Depois do almoço começamos, então, a subida da montanha até a área onde é permitido acampar. Meu condicionamento físico não é dos melhores, e com aquele peso todo nas costas foi complicado eu manter o otimismo e o pensamento positivo. A todo momento pensava em voltar, em desistir, mas sabia que valeria a pena.
Mathieu, apesar de fumar há muitos anos, tem um fôlego e um ritmo ótimo. Foi subindo na minha frente e nos encontrávamos em algum lugar para descansar por uns instantes. Eu subia 500 metros e parava, com o coração acelerado.
A paisagem era incrível. Lagos verdes e montanhas elegantemente colocadas ao redor, com neve nos topos e cachoeiras descendo montanha abaixo, para deleite daqueles que se aventuram a subir 9 quilómetros. Era meu consolo.
A certa altura encontrei o casal de Madri que nos dera carona no parque em Ushuaia, e a mulher, já cerca de seus 60 anos, ao perguntar se eu ia até o mirador, me disse para ter cuidado mais acima, pois havia um ponto onde ventava muito, ao lado de um precipício.

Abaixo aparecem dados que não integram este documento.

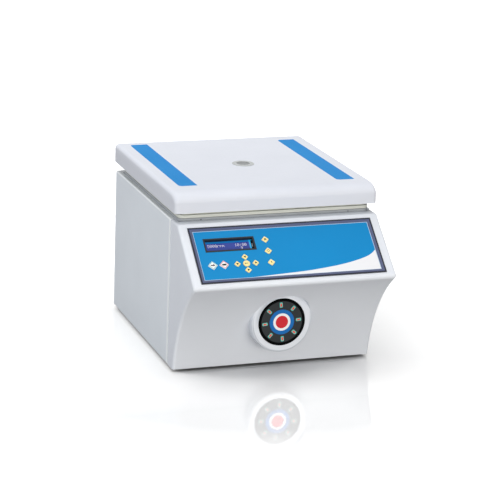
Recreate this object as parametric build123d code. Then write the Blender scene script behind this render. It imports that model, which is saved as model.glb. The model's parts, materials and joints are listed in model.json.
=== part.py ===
from build123d import *
from math import asin, atan2, cos, degrees, hypot, radians, sin, sqrt, tan
import os

os.makedirs("parts", exist_ok=True)

# Bench centrifuge with a swing-out rotor for two microplates.
# Millimetres. X to the right, Y to the back, Z up. The origin is on the bench, under the
# middle of the bounding box. The front faces -Y.

# ---------------------------------------------------------------- driving dimensions
# Whole instrument
overall_height = 395.6
foot_height = 6.0

# Casing
casing_reveal = 2.0
seam_from_neck = 23.5
sheet = 1.5
sheet_flange = 12.0
fold_radius = 3.0
seam_gap = 0.6
assembly_gap = 0.3
running_gap = 0.5
overrun = 1.0
tray_sheet = 2.0
tray_upstand = 25.0
tray_toe_gap = 12.0

# Lid
lid_thickness = 42.5
lid_rear_overhang = 13.0
lid_wall = 3.0
lid_edge_radius = 10.0
lid_crown_depth = 42.0
lid_crown_drop = 21.0
lid_boss_radius = 6.0
lid_boss_inset = 12.0
strip_width = 41.0
strip_from_front = 67.0
strip_from_rear = 29.0
strip_stagger = (4.5, 13.0)
strip_from_side = 29.0
strip_thickness = 0.3
strip_corner = 9.0
port_ring_radius = 25.0
port_lens_radius = 15.0
port_rise = 1.0
port_lens_thickness = 2.5
port_lens_sunk = 0.5
port_lip = 1.0
port_slope = 0.8

# Neck between lid and casing
neck_height = 20.0
neck_inset = 13.0
neck_inset_rear = 32.0
neck_corner = 14.0
neck_edge = 1.5
deck_flange = 6.0
plug_proud = 0.5
plug_seat = 0.1
plateau_rise = 5.6
liner_gap = 0.5
liner_bead_height = 6.8
liner_bead_width = 7.0
liner_wall = 3.0
liner_waist = 6.0
armour_plate = 2.5
armour_corner = 10.0
liner_bead_edge = 0.8

# Front fascia
fascia_wall = 3.0
fascia_inset = 0.8
ledge_depth = 22.8
ledge_corner = 6.0
panel_slope = 39.7
nose_radius = 8.0
sweep_radius = 332.0
toe_setback = 131.4
panel_margin_low = 3.8
panel_margin_high = 11.6
fascia_edge_radius = 6.0

# Control panel, measured on the slope from the middle of the panel frame
frame_from_side = 20.5
frame_offset = -1.2
frame_height = 141.0
frame_border = 8.7
frame_rise = 1.6
frame_land = 4.5
overlay_thickness = 2.5
overlay_depth = 0.4
display_from_edge = 75.3
display_v = 25.0
display_width = 113.0
display_height = 34.0
display_border = 3.5
display_depth = 8.0
display_glass = 1.1
display_glass_lap = 1.75
display_seat_depth = 2.0
display_can_depth = 8.0
display_can_inset = (8.0, 6.0)
display_board_margin = 10.0
display_seat = 0.1
command_key = 15.2
arrow_key = 10.4
function_key = 11.6
enter_key_radius = 7.4
key_corner = 1.2
key_rise = 1.0
key_travel = 0.6
key_gap = 0.35
key_flange = 0.6
key_flange_thickness = 1.0
command_from_edge = 38.8
command_pitch = 25.0
key_row_v = -25.5
cursor_from_edge = 100.8
cursor_pitch_x = 20.3
cursor_pitch_v = 16.5
function_from_edge = 155.8
function_v = 2.5
function_pitch = 29.0
board_thickness = 1.6
keypad_board_gap = 0.8
keypad_margin = 5.5
keypad_from_edge = 4.6
dome_radius = 3.0
dome_rise = 0.5
flange_gap = 0.1
key_edge = 0.4
control_board_from_keys = 32.8
control_board_size = (150.0, 90.0)
control_board_depth = 16.0
chip_size = (28.0, 28.0, 2.0)
chip_place = (-20.0, 10.0)
connector_size = (30.0, 16.0, 5.0)
connector_place = (30.0, -20.0)
pillar_radius = 3.0
pillar_inset = 5.0

# Round indicator on the front
indicator_z = 114.0
indicator_setback = 80.0
indicator_radius = 53.0
indicator_thickness = 4.0
indicator_rim = 4.0
indicator_land = 15.0
indicator_draft = 3.0
indicator_edge = 2.5
led_radius = 38.3
led_count = 8
led_start = 4.3
led_width = 7.0
led_length = 12.0
led_rise = 0.4
led_back = 1.0
led_edge = 0.3
led_seat = 0.1
badge_ring_radius = 28.0
badge_radius = 20.0
badge_rise = 0.8
badge_edge = 0.3

# Chamber
chamber_radius = 190.0
chamber_sheet = 1.5
chamber_floor_z = 180.0
chamber_corner = 18.0
chamber_rim = 10.0
deck_side_land = 17.0
deck_front_land = 20.0
deck_rear_land = 16.0
shaft_opening_radius = 34.0
boot_gap = 3.0
boot_wall = 3.0
boot_overlap = 6.0
boot_lip = 4.0
seal_width = 8.0
seal_edge = 2.5
guard_clearance = 6.0
guard_wall = 6.0
guard_below_deck = 9.0
guard_bottom_z = 160.0
post_side = 22.0
post_wall = 2.0

# Rotor: two carriers for a plate of 127.8 x 85.5
plate_length = 127.8
plate_width = 85.5
plate_clearance = 0.6
carrier_wall = 2.5
carrier_drop = 62.0
carrier_side_height = 34.0
trunnion_from_axis = 88.0
trunnion_z = 270.0
trunnion_radius = 6.0
trunnion_running = 0.05
trunnion_boss_radius = 12.0
trunnion_boss_width = 3.0
carrier_corner = 5.0
carrier_window_corner = 8.0
cheek_foot = 0.8
yoke_gap = 0.5
yoke_bar_width = 13.0
yoke_bar_height = 32.0
yoke_end = 14.0
yoke_pocket_wall = 7.0
yoke_pocket_floor = 4.0
yoke_pocket_land = 22.0
yoke_web_half = 36.0
yoke_web_setback = 6.0
yoke_web_rail = 10.0
yoke_web_land = 8.0
hub_radius = 30.0
hub_below = 62.0
hub_taper = 10.0
hub_taper_height = 20.0
shaft_radius = 10.0
shaft_running = 0.05
rotor_nut_radius = 19.0
rotor_nut_height = 16.0
rotor_nut_cap = 4.0
rotor_nut_edge = 2.0
nut_groove_radius = 1.6
nut_grooves = 12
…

Eu poderia ter dormido sem aquela. Eu já sou cagoninha com cair no chão, imagine o meu pavor quando pensava em cair precipício abaixo! Me veio uma ansiedade de ver logo onde estava a parte com tanto vento, e esperava que a mulher estivesse exagerando.
Ela não estava.
Depois de muito esforço cheguei à parte onde o vento faz a curva. Em alguns pontos tive que parar de caminhar e fixar bem meus pés no chão, porque se seguisse caminhando era capaz que o vento me levasse a um lugar sem minha permissão.
Foto meramente ilustrativa :P |
Logo vi um casal de alemães na minha frente, com um bebê nas costas. A mãe carregava o bebê e a ouvi dizendo carinhosamente : "Augen zu... und schlafen..." (Olhos fechados... e dormir). O bebê, que devia ter pouco mais de um ano, não dava nem um pio.
Eu já conhecia esse hábitos de alemães de levar crianças pra fazer montanhismo. O casal parecia bem tranquilo mesmo com o vento, então pensei que talvez o meu pavor não tivesse tanta razão de ser. Me acalmei, concentrei, orei e passei por aquele ponto sem cair no precipício.
Essa segunda caminhada levei 3 horas e meia para completar. Fui devagar porque me doía as costas e a subida foi um pouco puxada pra mim.
Chegamos ao local onde íamos acampar e montamos a barraca. Nada de banho, pois só havia a água congelante do rio e nosso gás não daria para esquentar água para todos os dias. Montamos a barraca e logo deitamos quentinhos nos sacos de dormir, onde descansamos até a fome bater.
Eu queria me ver livre das latas, então na nossa primeira refeição fizemos um arroz com lentilhas, que ficou uma delícia.
Dormimos às 9 da noite, pois no dia seguinte queríamos acordar cedinho para ver o nascer do sol nas Torres, que estavam a 45 minutos (de subida, para mim 1 hora e pouco) do acampamento.